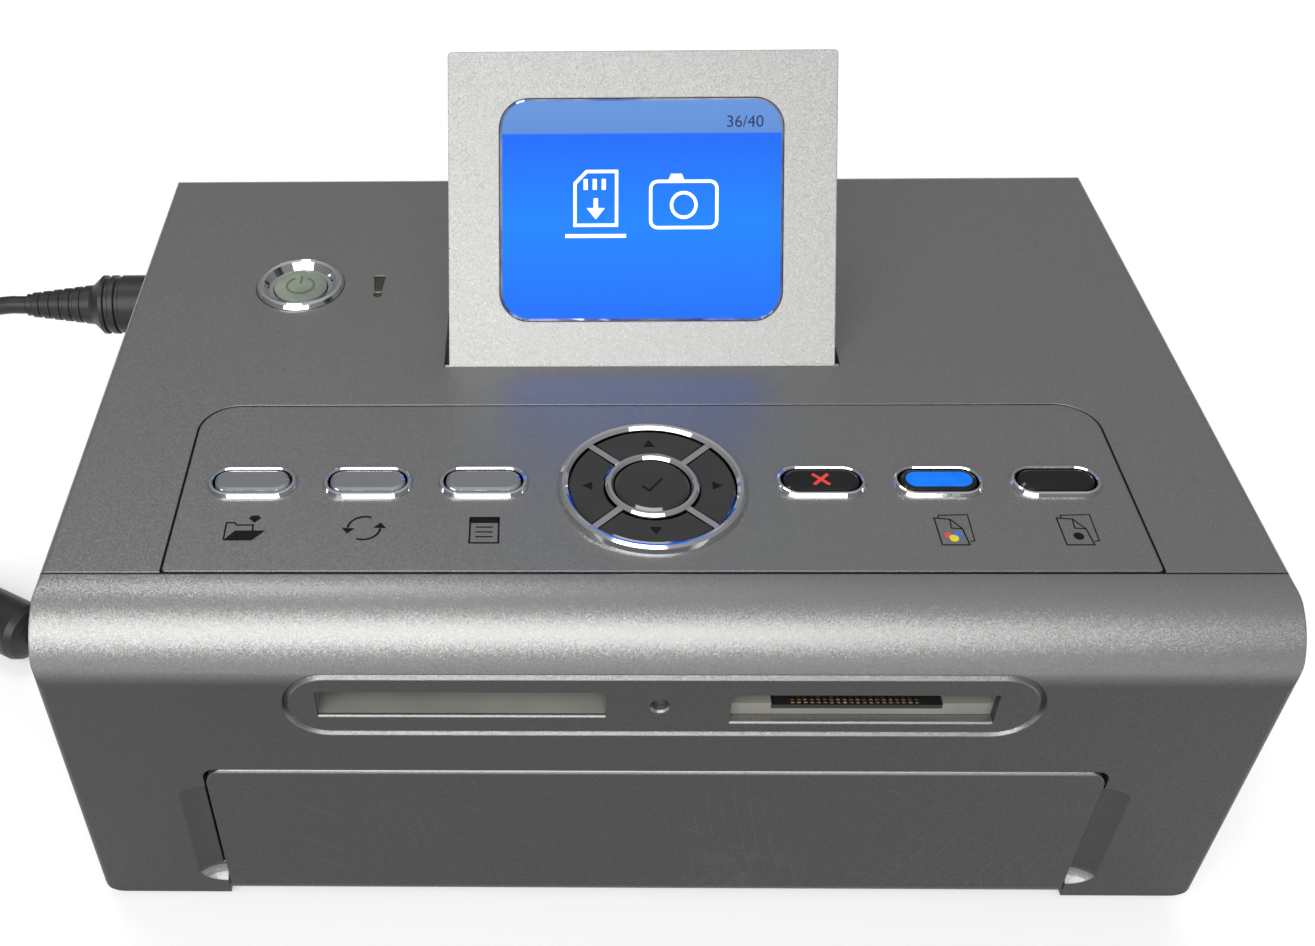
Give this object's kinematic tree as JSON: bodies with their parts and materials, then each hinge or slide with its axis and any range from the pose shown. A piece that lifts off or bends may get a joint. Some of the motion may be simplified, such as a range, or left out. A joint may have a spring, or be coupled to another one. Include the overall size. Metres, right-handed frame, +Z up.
{
  "type": "compact photo printer",
  "caption": "Low box-shaped photo printer with a tilting colour display, oval keys round a four-way pad, card slots, a drop-down paper door, its inner print mechanism and a coiled power lead.",
  "frame": {"origin": "on the table under the middle of the printer's body, without its power lead", "axes": "+X towards the printer's right side seen from the front, +Y towards its rear, +Z up"},
  "size_m": [0.2741, 0.2115, 0.1192],
  "materials": {
    "silver_paint": "fine metal-flake satin lacquer on plastic",
    "bright_silver": "bright metal-flake satin lacquer",
    "chrome": "mirror plating",
    "black_gloss": "piano black",
    "blue_gloss": "transparent blue over a bright ground",
    "green_grey": "smooth",
    "display_glass": "clear window over a lit blue display",
    "smoked_lens": "smoked and clear",
    "dark_plastic": "fine grain",
    "light_plastic": "smooth",
    "soft_rubber": "dull",
    "steel": "bright",
    "aluminium": "extruded",
    "brass": "turned",
    "board": "printed circuit board"
  },
  "bodies": {
    "casing": {"base_shell": "dark_plastic", "top_cover": "silver_paint", "front_fascia": "silver_paint", "control_panel": "silver_paint", "rubber_feet": "soft_rubber", "case_screws": "steel", "door_pins": "steel", "lcd_pins": "steel", "key_rims": "chrome", "pad_ring": "chrome", "power_ring": "chrome", "power_switch_board": "board", "alert_lens": "smoked_lens", "status_light": "light_plastic", "key_board": "board", "card_guide": "light_plastic", "card_socket": "dark_plastic", "card_reader_board": "board", "paper_tunnel": "dark_plastic", "left_plate": "steel", "right_plate": "steel", "motor": "steel", "exit_guide": "dark_plastic", "ribbon_cartridge": "dark_plastic", "main_board": "board", "power_board": "board", "dc_plug": "soft_rubber", "lead_front": "soft_rubber", "lead_side": "soft_rubber", "lead_coil": "soft_rubber", "lead_tail": "soft_rubber", "ferrite_choke": "dark_plastic", "power_adapter": "dark_plastic"},
    "display": {"lcd_bezel": "bright_silver", "lcd_back": "silver_paint", "lcd_window": "display_glass", "lcd_module": "dark_plastic"},
    "paper_door": {"front_door": "silver_paint"},
    "side_door": {"cartridge_door": "silver_paint"},
    "print_head": {"thermal_head": "aluminium"},
    "folder_key_body": {"folder_key": "chrome"},
    "rotate_key_body": {"rotate_key": "chrome"},
    "menu_key_body": {"menu_key": "chrome"},
    "cancel_key_body": {"cancel_key": "black_gloss"},
    "colour_copy_key_body": {"colour_copy_key": "blue_gloss"},
    "mono_copy_key_body": {"mono_copy_key": "black_gloss"},
    "pad_up_key_body": {"pad_up_key": "black_gloss"},
    "pad_left_key_body": {"pad_left_key": "black_gloss"},
    "pad_down_key_body": {"pad_down_key": "black_gloss"},
    "pad_right_key_body": {"pad_right_key": "black_gloss"},
    "pad_centre_key_body": {"pad_centre_key": "black_gloss"},
    "power_key_body": {"power_key": "green_grey"},
    "platen_roller_body": {"platen_roller": "soft_rubber"},
    "feed_roller_body": {"feed_roller": "steel"},
    "pinch_roller_body": {"pinch_roller": "soft_rubber"},
    "pick_roller_body": {"pick_roller": "soft_rubber"},
    "idler_gear_body": {"idler_gear": "light_plastic"},
    "motor_pinion_body": {"motor_pinion": "brass"},
    "supply_spool_body": {"supply_spool": "light_plastic"},
    "takeup_spool_body": {"takeup_spool": "light_plastic"}
  },
  "joints": [
    {"name": "display_tilt", "type": "hinge", "parent": "casing", "child": "display", "pos_m": [0, -0.0004, 0.072], "axis": [1, 0, 0], "range_deg": [-52.1, 27.9]},
    {"name": "paper_door_hinge", "type": "hinge", "parent": "casing", "child": "paper_door", "pos_m": [0, -0.0665, 0.0039], "axis": [1, 0, 0], "range_deg": [0, 90]},
    {"name": "side_door_hinge", "type": "hinge", "parent": "casing", "child": "side_door", "pos_m": [0.0988, 0, 0.0344], "axis": [0, 1, 0], "range_deg": [0, 95]},
    {"name": "head_lift", "type": "slide", "parent": "casing", "child": "print_head", "axis": [0, 0, 1], "range_m": [0, 0.0015]},
    {"name": "folder_key_press", "type": "slide", "parent": "casing", "child": "folder_key_body", "axis": [0, 0, -1], "range_m": [0, 0.0008], "stiffness_N_per_m": 600, "springref_m": -0.0005},
    {"name": "rotate_key_press", "type": "slide", "parent": "casing", "child": "rotate_key_body", "axis": [0, 0, -1], "range_m": [0, 0.0008], "stiffness_N_per_m": 600, "springref_m": -0.0005},
    {"name": "menu_key_press", "type": "slide", "parent": "casing", "child": "menu_key_body", "axis": [0, 0, -1], "range_m": [0, 0.0008], "stiffness_N_per_m": 600, "springref_m": -0.0005},
    {"name": "cancel_key_press", "type": "slide", "parent": "casing", "child": "cancel_key_body", "axis": [0, 0, -1], "range_m": [0, 0.0008], "stiffness_N_per_m": 600, "springref_m": -0.0005},
    {"name": "colour_copy_key_press", "type": "slide", "parent": "casing", "child": "colour_copy_key_body", "axis": [0, 0, -1], "range_m": [0, 0.0008], "stiffness_N_per_m": 600, "springref_m": -0.0005},
    {"name": "mono_copy_key_press", "type": "slide", "parent": "casing", "child": "mono_copy_key_body", "axis": [0, 0, -1], "range_m": [0, 0.0008], "stiffness_N_per_m": 600, "springref_m": -0.0005},
    {"name": "pad_up_key_press", "type": "slide", "parent": "casing", "child": "pad_up_key_body", "axis": [0, 0, -1], "range_m": [0, 0.0008], "stiffness_N_per_m": 600, "springref_m": -0.0005},
    {"name": "pad_left_key_press", "type": "slide", "parent": "casing", "child": "pad_left_key_body", "axis": [0, 0, -1], "range_m": [0, 0.0008], "stiffness_N_per_m": 600, "springref_m": -0.0005},
    {"name": "pad_down_key_press", "type": "slide", "parent": "casing", "child": "pad_down_key_body", "axis": [0, 0, -1], "range_m": [0, 0.0008], "stiffness_N_per_m": 600, "springref_m": -0.0005},
    {"name": "pad_right_key_press", "type": "slide", "parent": "casing", "child": "pad_right_key_body", "axis": [0, 0, -1], "range_m": [0, 0.0008], "stiffness_N_per_m": 600, "springref_m": -0.0005},
    {"name": "pad_centre_key_press", "type": "slide", "parent": "casing", "child": "pad_centre_key_body", "axis": [0, 0, -1], "range_m": [0, 0.0008], "stiffness_N_per_m": 600, "springref_m": -0.0005},
    {"name": "power_key_press", "type": "slide", "parent": "casing", "child": "power_key_body", "axis": [0, 0, -1], "range_m": [0, 0.0008], "stiffness_N_per_m": 600, "springref_m": -0.0005},
    {"name": "platen_spin", "type": "hinge", "parent": "casing", "child": "platen_roller_body", "pos_m": [0, 0.012, 0.03], "axis": [1, 0, 0], "continuous": true},
    {"name": "feed_spin", "type": "hinge", "parent": "casing", "child": "feed_roller_body", "pos_m": [0, 0.056, 0.033], "axis": [1, 0, 0], "continuous": true},
    {"name": "pinch_spin", "type": "hinge", "parent": "casing", "child": "pinch_roller_body", "pos_m": [0, 0.056, 0.0403], "axis": [1, 0, 0], "continuous": true},
    {"name": "pick_spin", "type": "hinge", "parent": "casing", "child": "pick_roller_body", "pos_m": [0, -0.031, 0.0298], "axis": [1, 0, 0], "continuous": true},
    {"name": "idler_spin", "type": "hinge", "parent": "casing", "child": "idler_gear_body", "pos_m": [0, 0.03644, 0.03422], "axis": [1, 0, 0], "continuous": true},
    {"name": "motor_spin", "type": "hinge", "parent": "casing", "child": "motor_pinion_body", "pos_m": [0, -0.00061, 0.03985], "axis": [1, 0, 0], "continuous": true},
    {"name": "supply_spin", "type": "hinge", "parent": "casing", "child": "supply_spool_body", "pos_m": [0, -0.012, 0.048], "axis": [1, 0, 0], "continuous": true},
    {"name": "takeup_spin", "type": "hinge", "parent": "casing", "child": "takeup_spool_body", "pos_m": [0, 0.038, 0.048], "axis": [1, 0, 0], "continuous": true}
  ],
  "couplings": [
    {"joint": "feed_spin", "follows": "platen_spin", "ratio": 1.7647},
    {"joint": "pinch_spin", "follows": "platen_spin", "ratio": -2.3529},
    {"joint": "idler_spin", "follows": "platen_spin", "ratio": -0.9375},
    {"joint": "motor_spin", "follows": "platen_spin", "ratio": -3},
    {"joint": "supply_spin", "follows": "platen_spin", "ratio": -0.72917},
    {"joint": "takeup_spin", "follows": "platen_spin", "ratio": -1.0938}
  ]
}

+---+

What the exercise asks. Check each line above for the string "materials", then copy the ones that have it.

Correct result.
Give this object's kinematic tree as JSON: bodies with their parts and materials, then each hinge or slide with its axis and any range from the pose shown. A piece that lifts off or bends may get a joint. Some of the motion may be simplified, such as a range, or left out. A joint may have a spring, or be coupled to another one. Include the overall size. Metres, right-handed frame, +Z up.
  "materials": {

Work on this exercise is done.